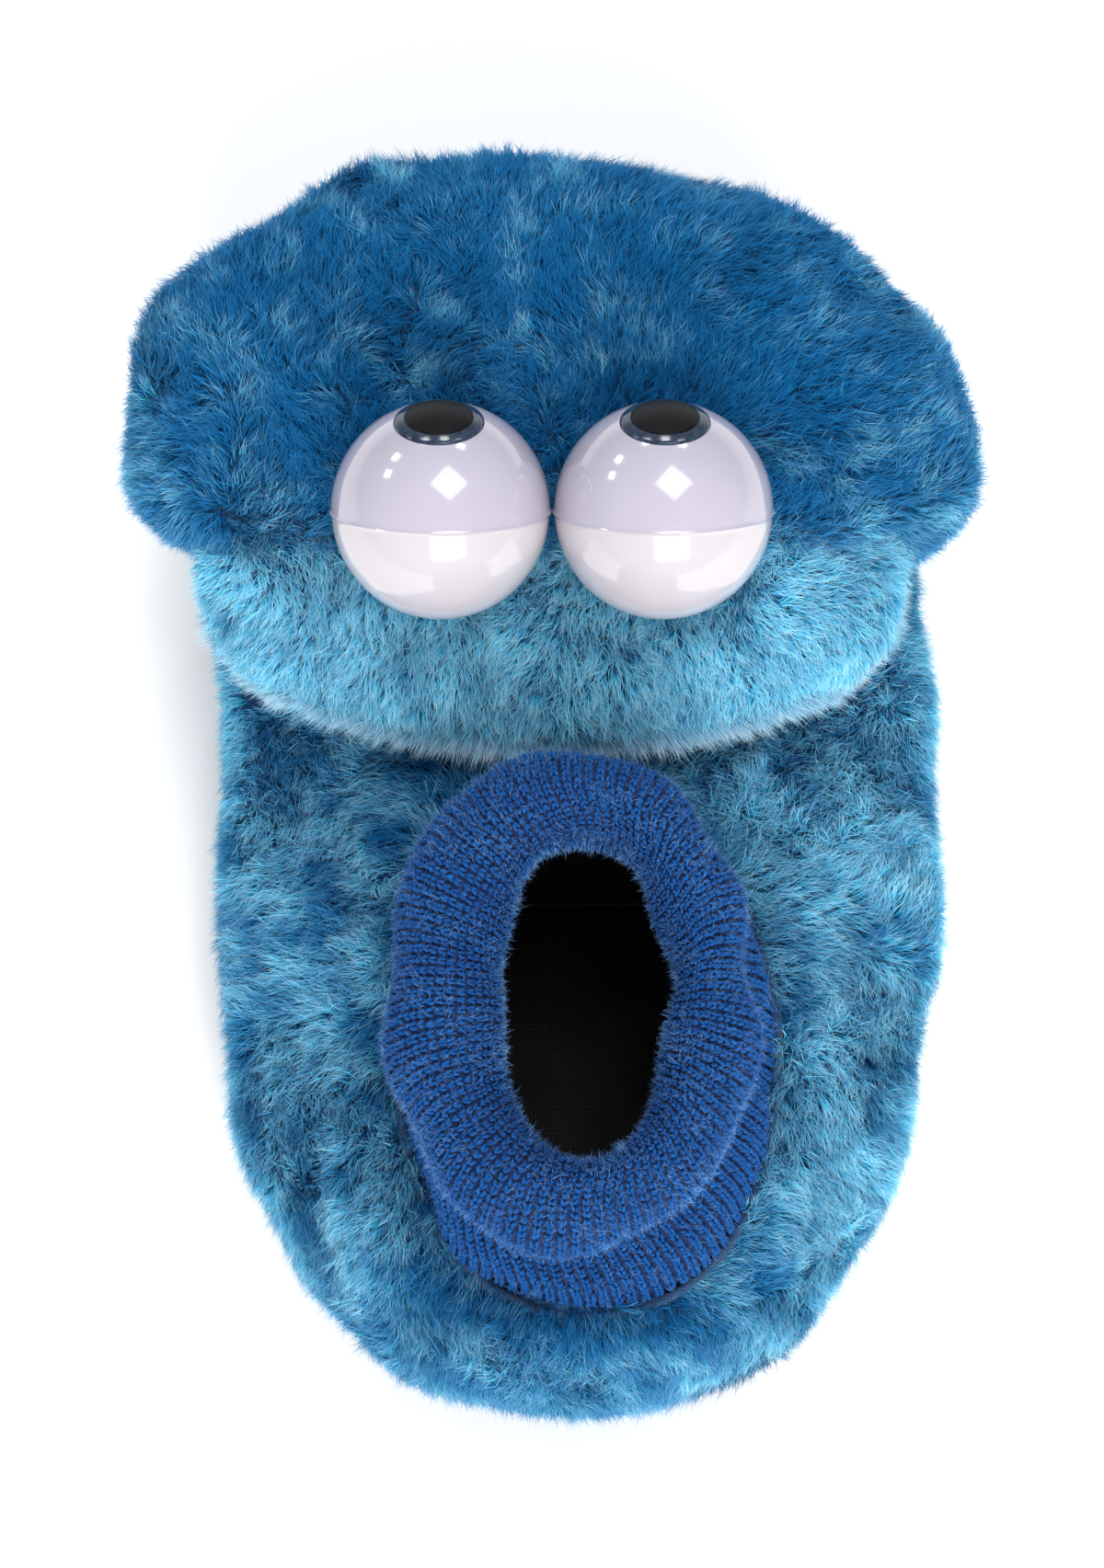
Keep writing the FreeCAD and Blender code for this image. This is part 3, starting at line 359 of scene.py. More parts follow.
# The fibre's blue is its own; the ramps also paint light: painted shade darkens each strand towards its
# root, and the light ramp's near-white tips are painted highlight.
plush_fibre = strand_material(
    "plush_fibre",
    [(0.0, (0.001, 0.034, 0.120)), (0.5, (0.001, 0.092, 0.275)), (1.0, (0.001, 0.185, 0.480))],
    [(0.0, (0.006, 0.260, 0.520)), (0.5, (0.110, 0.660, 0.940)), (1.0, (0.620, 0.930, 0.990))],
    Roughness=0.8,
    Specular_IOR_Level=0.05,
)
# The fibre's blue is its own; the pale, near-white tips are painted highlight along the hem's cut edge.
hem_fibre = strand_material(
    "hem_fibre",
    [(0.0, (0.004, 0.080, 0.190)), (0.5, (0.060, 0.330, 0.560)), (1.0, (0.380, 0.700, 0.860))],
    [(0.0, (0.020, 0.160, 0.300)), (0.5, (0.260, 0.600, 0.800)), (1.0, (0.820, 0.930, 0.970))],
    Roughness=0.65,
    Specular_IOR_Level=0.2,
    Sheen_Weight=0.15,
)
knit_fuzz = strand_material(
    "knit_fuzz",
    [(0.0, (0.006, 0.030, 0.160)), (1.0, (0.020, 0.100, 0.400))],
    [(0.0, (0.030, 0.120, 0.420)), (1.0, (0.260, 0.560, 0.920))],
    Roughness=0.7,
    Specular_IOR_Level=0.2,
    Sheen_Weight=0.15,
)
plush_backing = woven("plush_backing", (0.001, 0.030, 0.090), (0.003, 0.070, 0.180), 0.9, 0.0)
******
## Goal
Everything in the listing above should be restated exactly.

## Reply to the exercise
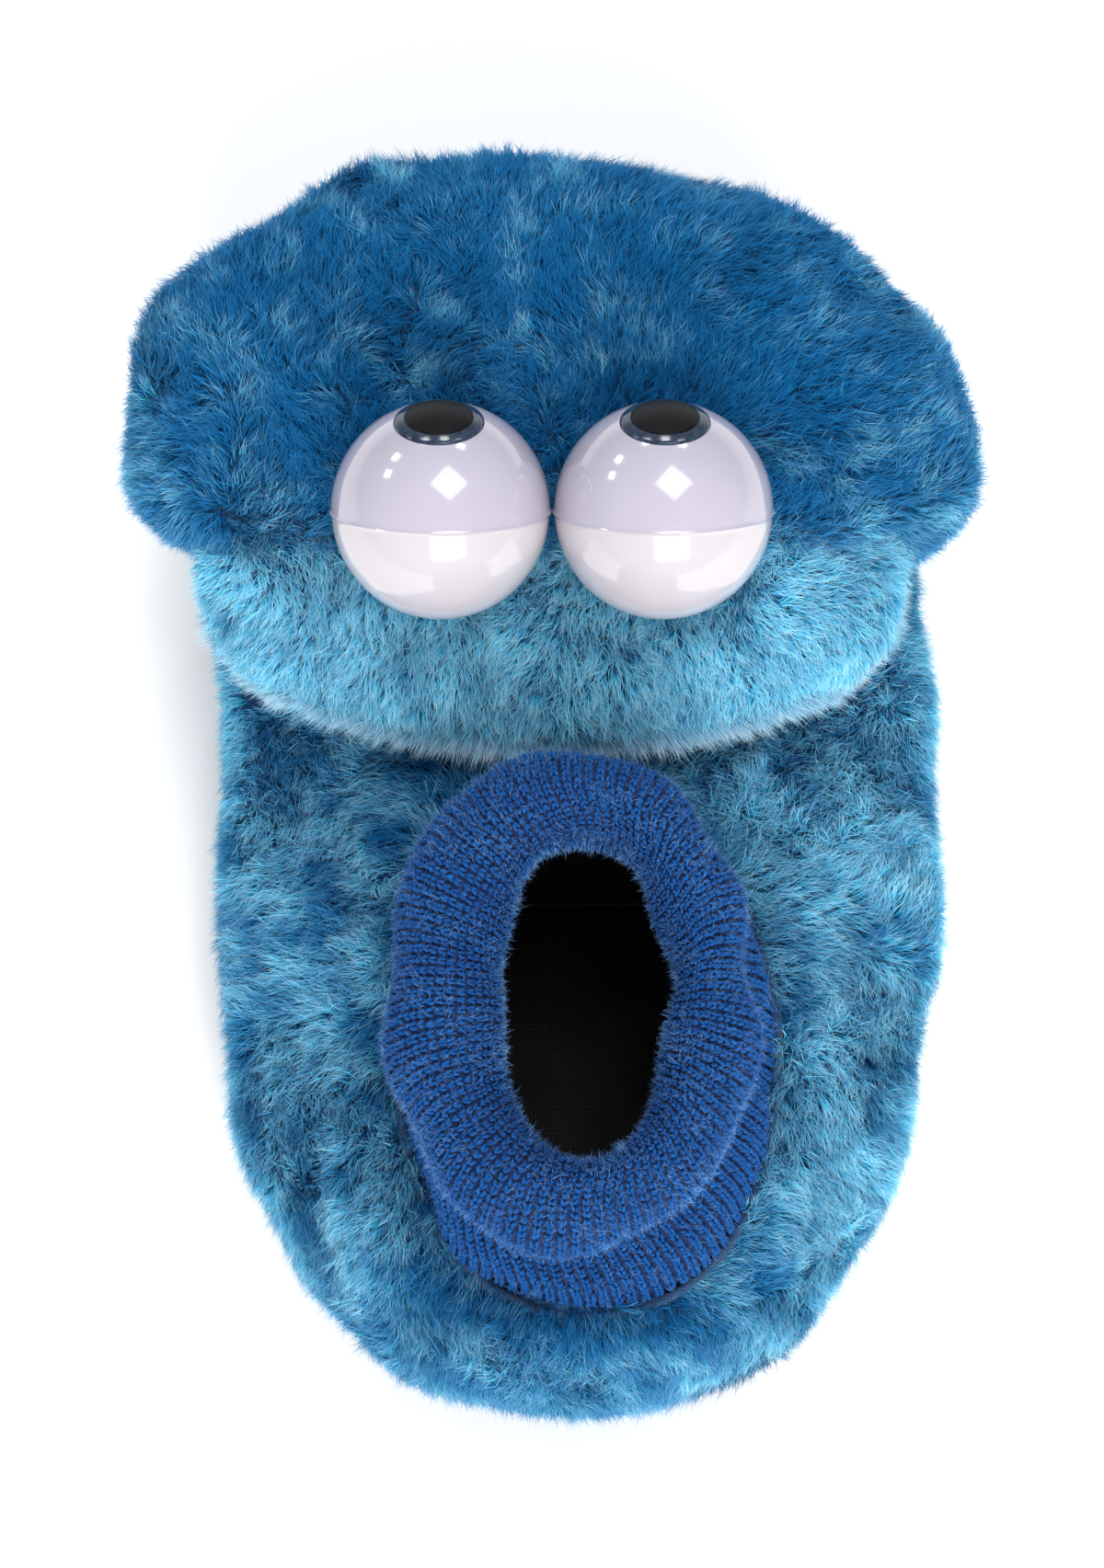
Keep writing the FreeCAD and Blender code for this image. This is part 3, starting at line 359 of scene.py. More parts follow.
# The fibre's blue is its own; the ramps also paint light: painted shade darkens each strand towards its
# root, and the light ramp's near-white tips are painted highlight.
plush_fibre = strand_material(
    "plush_fibre",
    [(0.0, (0.001, 0.034, 0.120)), (0.5, (0.001, 0.092, 0.275)), (1.0, (0.001, 0.185, 0.480))],
    [(0.0, (0.006, 0.260, 0.520)), (0.5, (0.110, 0.660, 0.940)), (1.0, (0.620, 0.930, 0.990))],
    Roughness=0.8,
    Specular_IOR_Level=0.05,
)
# The fibre's blue is its own; the pale, near-white tips are painted highlight along the hem's cut edge.
hem_fibre = strand_material(
    "hem_fibre",
    [(0.0, (0.004, 0.080, 0.190)), (0.5, (0.060, 0.330, 0.560)), (1.0, (0.380, 0.700, 0.860))],
    [(0.0, (0.020, 0.160, 0.300)), (0.5, (0.260, 0.600, 0.800)), (1.0, (0.820, 0.930, 0.970))],
    Roughness=0.65,
    Specular_IOR_Level=0.2,
    Sheen_Weight=0.15,
)
knit_fuzz = strand_material(
    "knit_fuzz",
    [(0.0, (0.006, 0.030, 0.160)), (1.0, (0.020, 0.100, 0.400))],
    [(0.0, (0.030, 0.120, 0.420)), (1.0, (0.260, 0.560, 0.920))],
    Roughness=0.7,
    Specular_IOR_Level=0.2,
    Sheen_Weight=0.15,
)
plush_backing = woven("plush_backing", (0.001, 0.030, 0.090), (0.003, 0.070, 0.180), 0.9, 0.0)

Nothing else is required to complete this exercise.